Se isso vai dar em algum resultado concreto só o tempo dirá, mas em casos assim é sempre bom ficar atento sobre quais interesses estão em jogo. Ontem, por exemplo, a editora Terceiro Nome divulgou no Facebook que todo o conteúdo do DVD que vem junto com o recém-lançado livro Iconografia do Cangaço tinha vazado na internet. São preciosos 14 minutos de imagens de Lampião, Maria Bonita e sua gente filmados em 1937 (algumas delas tinham sido usadas no longa O Baile Perfumado, de 1997, mas quatro minutos desse material são inéditos). O pessoal da editora ficou babando de raiva? Tentaram derrubar o vídeo no YouTube? Nada disso, estavam felizes. Olha o vídeo abaixo (originalmente ele não tem áudio, então é recomendável colocar um som para acompanhar essas imagens históricas).

Agora, me deixa escrever na lousa. O pirata da perna-de-pau que subiu o vídeo não está ganhando dinheiro com isso. A editora não está deixando de vender seu (belo, aliás) livro por causa disso. E todos podem sair ganhando com o fato: o pirata por compartilhar (que é diferente de lucrar) e a editora por ter seu produto divulgado gratuitamente na rede. E olha que o mercado livreiro brasileiro, que também vem se mostrando descontente com o descaso do MinC (olhem esse abaixo-assinado), é um dos que mais sofrem em um país/sociedade que não estimula a leitura. Mas o pessoal da Terceiro Nome adorou a pirataria (e nem mencionei Paulo Coelho, um dos maiores vendedores de livros do mundo, que adora ver seus livros em download). E aí?

Em recente reportagem sobre ensino através de celulares e tablets que assinei na revista Continuum, do Itaú Cultural, o editor Martin Restrepo afirmou que “não é justo que em um mundo em rede tenhamos que aprender com as metodologias de sempre”. Essa declaração pode muito bem ser ampliada para o mundo da cultura, afinal não somos consumidores passivos (nunca fomos na verdade, só nos faltavam os meios) porque também produzimos conteúdo (bom ou ruim, é outra história). O MinC, bem como todas as secretarias municipais e estaduais de Cultura, precisa entender de uma vez por todas que é um disparate defender organizações particulares em detrimento do bem comum em um mundo descentralizado e sem fronteiras. Quem é mesmo o bandido?

(Dafne Sampaio é jornalista. Publicou este texto originalmente no blog Ultrapop, do Yahoo! Brasil.)
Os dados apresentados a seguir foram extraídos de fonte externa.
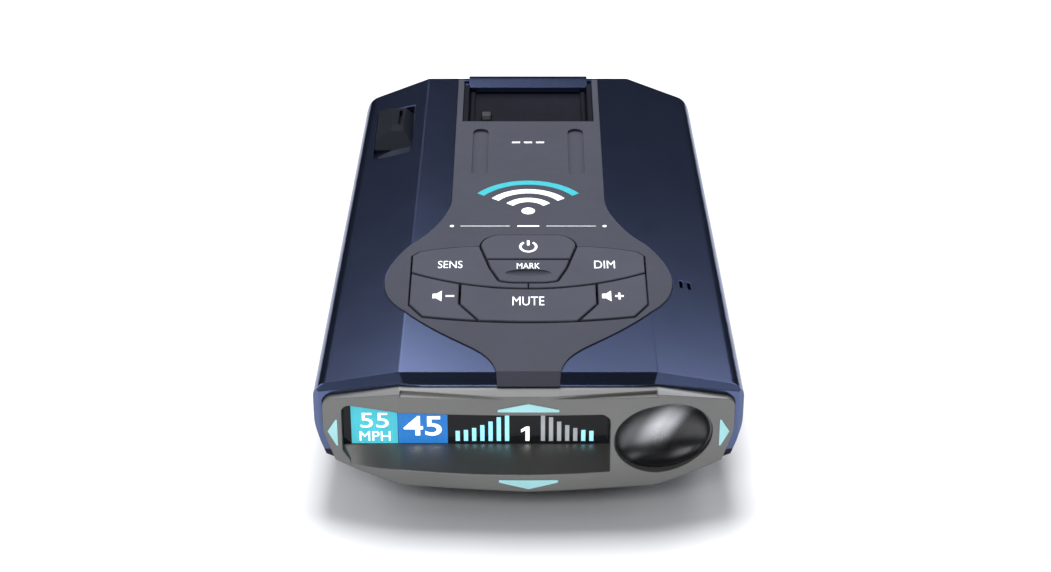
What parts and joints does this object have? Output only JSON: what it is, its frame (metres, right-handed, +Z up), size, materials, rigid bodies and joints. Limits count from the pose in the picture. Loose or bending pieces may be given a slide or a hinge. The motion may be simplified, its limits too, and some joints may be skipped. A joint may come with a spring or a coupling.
{
  "type": "windscreen radar detector",
  "caption": "Windscreen-mounted radar detector: wedge-shaped case with a rear colour display, four direction arrows, a rear lens, top keys and a mount dock with a release button.",
  "frame": {"origin": "centre of the underside", "axes": "+X to the viewer's right when facing the display, +Y towards the windscreen, +Z up"},
  "size_m": [0.086, 0.1381, 0.0348],
  "materials": {
    "cover_blue": "gloss metallic paint on plastic",
    "panel_soft": "soft-touch satin",
    "key_soft": "soft-touch satin",
    "bezel_gunmetal": "satin gunmetal",
    "lens_gunmetal": "gloss gunmetal, passes infrared",
    "arrow_light": "translucent, lit",
    "display_glass": "clear, smoked",
    "display_pixels": "lit display",
    "case_black": "fine texture",
    "button_black": "satin",
    "dock_dark": "satin",
    "circuit_board": "solder mask",
    "black_plastic": "moulded",
    "inner_plastic": "moulded",
    "spring_steel": "zinc plated",
    "tinned_steel": "tin plated",
    "horn_alloy": "die-cast",
    "magnet": "nickel plated",
    "lens_red": "dark red, infrared pass",
    "lens_clear": "clear",
    "led": "moulded",
    "ceramic": "fired, silvered top",
    "foil": "sleeved can",
    "cable": "polyimide",
    "wire": "insulated",
    "speaker_frame": "pressed steel, black",
    "foam": "closed-cell foam",
    "label": "printed film"
  },
  "bodies": {
    "case": {"top_cover": "cover_blue", "control_panel": "panel_soft", "rear_bezel": "bezel_gunmetal", "rear_lens": "lens_gunmetal", "arrow_front": "arrow_light", "arrow_rear": "arrow_light", "arrow_left": "arrow_light", "arrow_right": "arrow_light", "display_window": "display_glass", "display_module": "display_pixels", "bottom_cover": "case_black", "mount_dock": "dock_dark", "main_board": "circuit_board", "display_board": "circuit_board", "key_board": "circuit_board", "front_laser_sensor": "circuit_board", "key_switches": "black_plastic", "power_jack": "black_plastic", "audio_jack": "black_plastic", "processor_chips": "black_plastic", "rear_laser_sensor": "black_plastic", "latch_bracket": "inner_plastic", "latch_springs": "spring_steel", "case_screws": "spring_steel", "small_screws": "spring_steel", "board_screws": "spring_steel", "microwave_shield": "tinned_steel", "wireless_shield": "tinned_steel", "data_jack": "tinned_steel", "front_horn": "horn_alloy", "rear_horn": "horn_alloy", "dock_magnets": "magnet", "front_window": "lens_red", "front_laser_lens": "lens_clear", "arrow_lights": "led", "key_lights": "led", "satellite_antenna": "ceramic", "backup_capacitor": "foil", "key_cable": "cable", "display_cable": "cable", "speaker_wires": "wire", "speaker": "speaker_frame", "speaker_gasket": "foam", "rating_label": "label"},
    "button_power": {"key_power": "key_soft", "plunger_power": "black_plastic"},
    "button_sensitivity": {"key_sensitivity": "key_soft", "plunger_sensitivity": "black_plastic"},
    "button_brightness": {"key_brightness": "key_soft", "plunger_brightness": "black_plastic"},
    "button_mark": {"key_mark": "key_soft", "plunger_mark": "black_plastic"},
    "button_volume_down": {"key_volume_down": "key_soft", "plunger_volume_down": "black_plastic"},
    "button_volume_up": {"key_volume_up": "key_soft", "plunger_volume_up": "black_plastic"},
    "button_mute": {"key_mute": "key_soft", "plunger_mute": "black_plastic"},
    "release": {"release_button": "button_black", "latch_arm": "inner_plastic"}
  },
  "joints": [
    {"name": "power_press", "type": "slide", "parent": "case", "child": "button_power", "axis": [0, 0.0332, -0.9994], "range_m": [0, 0.00035]},
    {"name": "sensitivity_press", "type": "slide", "parent": "case", "child": "button_sensitivity", "axis": [0, 0.0332, -0.9994], "range_m": [0, 0.00035]},
    {"name": "brightness_press", "type": "slide", "parent": "case", "child": "button_brightness", "axis": [0, 0.0332, -0.9994], "range_m": [0, 0.00035]},
    {"name": "mark_press", "type": "slide", "parent": "case", "child": "button_mark", "axis": [0, 0.0332, -0.9994], "range_m": [0, 0.00035]},
    {"name": "volume_down_press", "type": "slide", "parent": "case", "child": "button_volume_down", "axis": [0, 0.0332, -0.9994], "range_m": [0, 0.00035]},
    {"name": "volume_up_press", "type": "slide", "parent": "case", "child": "button_volume_up", "axis": [0, 0.0332, -0.9994], "range_m": [0, 0.00035]},
    {"name": "mute_press", "type": "slide", "parent": "case", "child": "button_mute", "axis": [0, 0.0332, -0.9994], "range_m": [0, 0.00035]},
    {"name": "release_press", "type": "slide", "parent": "case", "child": "release", "axis": [0, 0, -1], "range_m": [0, 0.0015], "deforming": ["latch_springs"]}
  ]
}
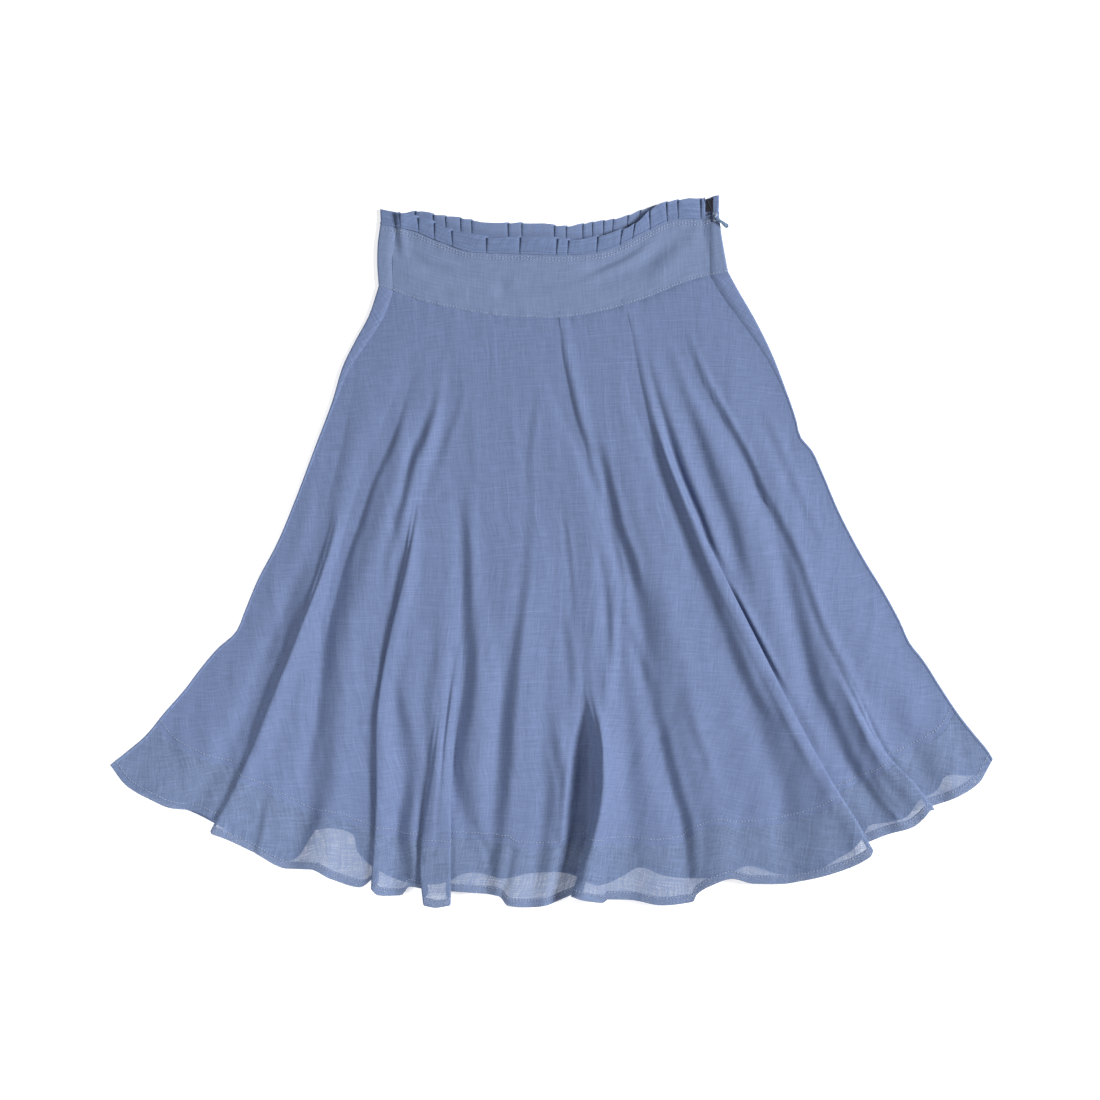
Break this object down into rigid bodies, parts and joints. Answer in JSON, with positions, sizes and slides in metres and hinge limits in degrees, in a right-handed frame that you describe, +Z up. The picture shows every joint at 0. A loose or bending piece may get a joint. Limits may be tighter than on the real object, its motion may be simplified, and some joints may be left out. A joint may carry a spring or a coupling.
{
  "type": "circle skirt",
  "caption": "Blue voile circle skirt laid flat, front up, with deep folds, a shaped flounce along the hem, a hip yoke, a pleated waist frill and a side zip.",
  "frame": {"origin": "centre of the bounding box in plan, on the surface that the skirt lies on", "axes": "+X towards the right side of the laid-out skirt as seen from above, which has the zip, +Y towards the waist, +Z up from the surface"},
  "size_m": [0.8832, 0.7106, 0.0257],
  "materials": {
    "panel_voile": "matt plain-woven voile, slightly sheer",
    "flounce_voile": "matt plain-woven voile, slightly sheer",
    "yoke_voile": "matt plain-woven voile in two layers",
    "frill_voile": "matt plain-woven voile, pleated",
    "navy_tape": "woven zip tape",
    "blue_painted_slider": "satin enamel",
    "blue_painted_pull": "satin enamel"
  },
  "bodies": {
    "garment": {"front_skirt": "panel_voile", "back_skirt": "panel_voile", "front_flounce": "flounce_voile", "back_flounce": "flounce_voile", "front_yoke": "yoke_voile", "back_yoke": "yoke_voile", "front_frill": "frill_voile", "back_frill": "frill_voile", "zip_tape": "navy_tape", "zip_slider": "blue_painted_slider"},
    "pull_tab": {"zip_pull": "blue_painted_pull"}
  },
  "joints": [
    {"name": "pull_swing", "type": "hinge", "parent": "garment", "child": "pull_tab", "pos_m": [0.16302, 0.33296, 0.0087], "axis": [-0.6157, -0.788, 0], "range_deg": [0, 180]}
  ]
}
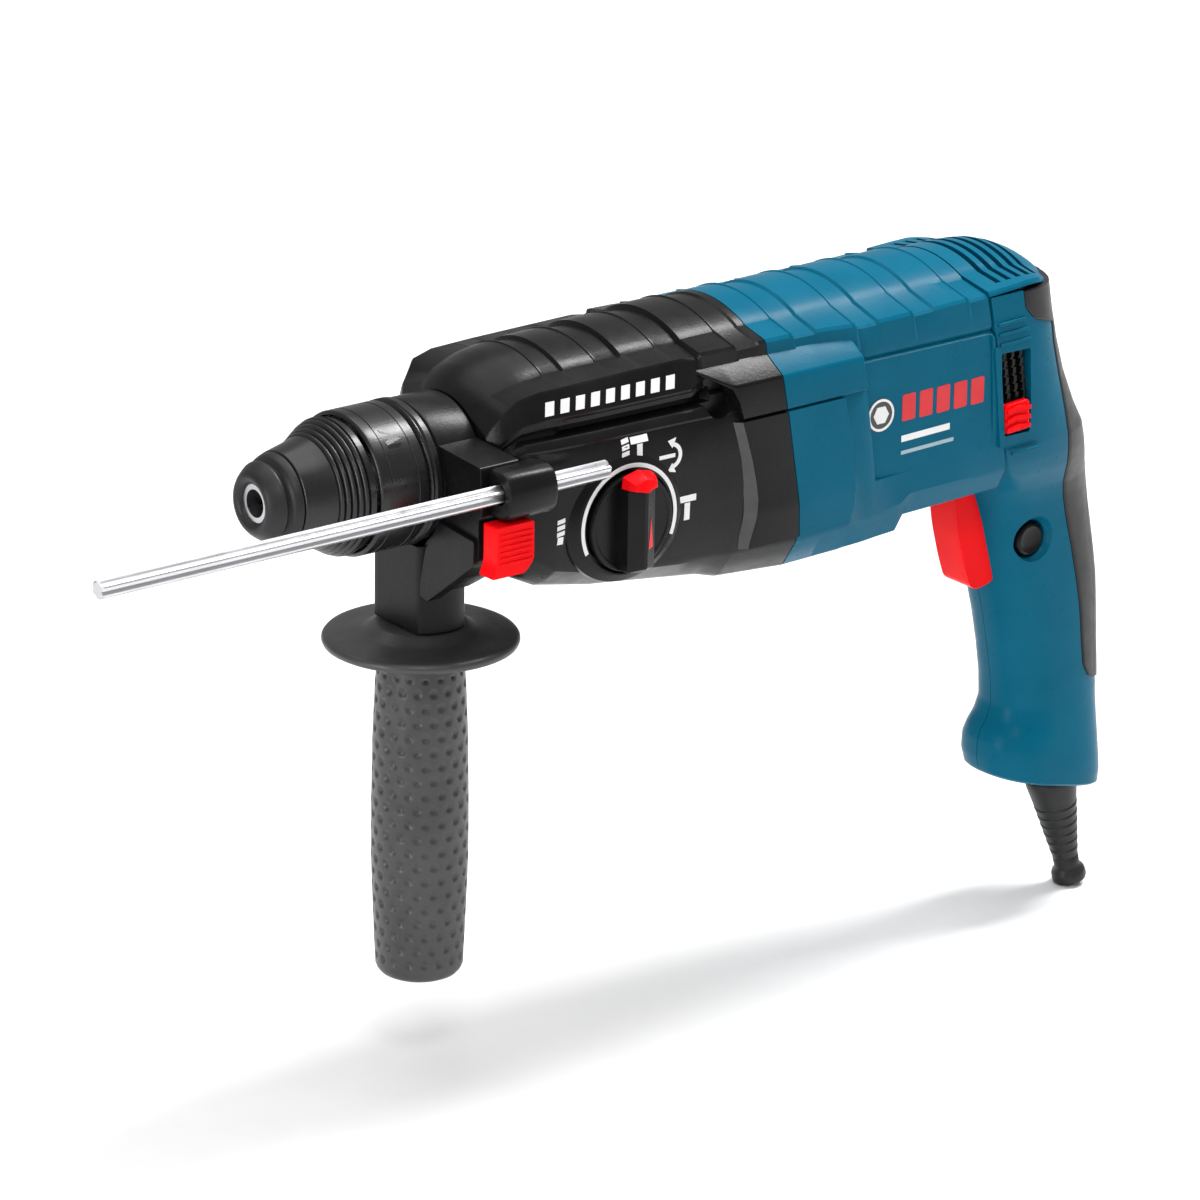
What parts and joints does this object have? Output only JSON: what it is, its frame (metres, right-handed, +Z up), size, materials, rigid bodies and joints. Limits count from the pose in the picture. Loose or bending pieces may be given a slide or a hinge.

Nota do editor (Pedro Alexandre Sanches), aproveitando a deixa do Dafne: ele não chegou a citar no texto, mas há uma biografia de Virgulino Ferreira censurada por via judicial neste exato instante, porque o juiz Aldo de Albuquerque Mello, de Aracaju (SE) decidiu acolher queixa de Expedita Ferreira Nunes, filha de Lampião e Maria Bonita. O livro Lampião – O Mata Sete, do advogado e juiz aposentado Pedro de Morais, está engavetado devido a especulações que faz sobre eventual homossexualidade do cangaceiro. A grande mídia, a atual ministra da Cultura e o Ecad não expressaram desagrado público por mais este pequeno e reiterado atentado à liberdade de expressão. FAROFAFÁ não sabe se o conteúdo do livro proibido vazou para a internet (sabe)?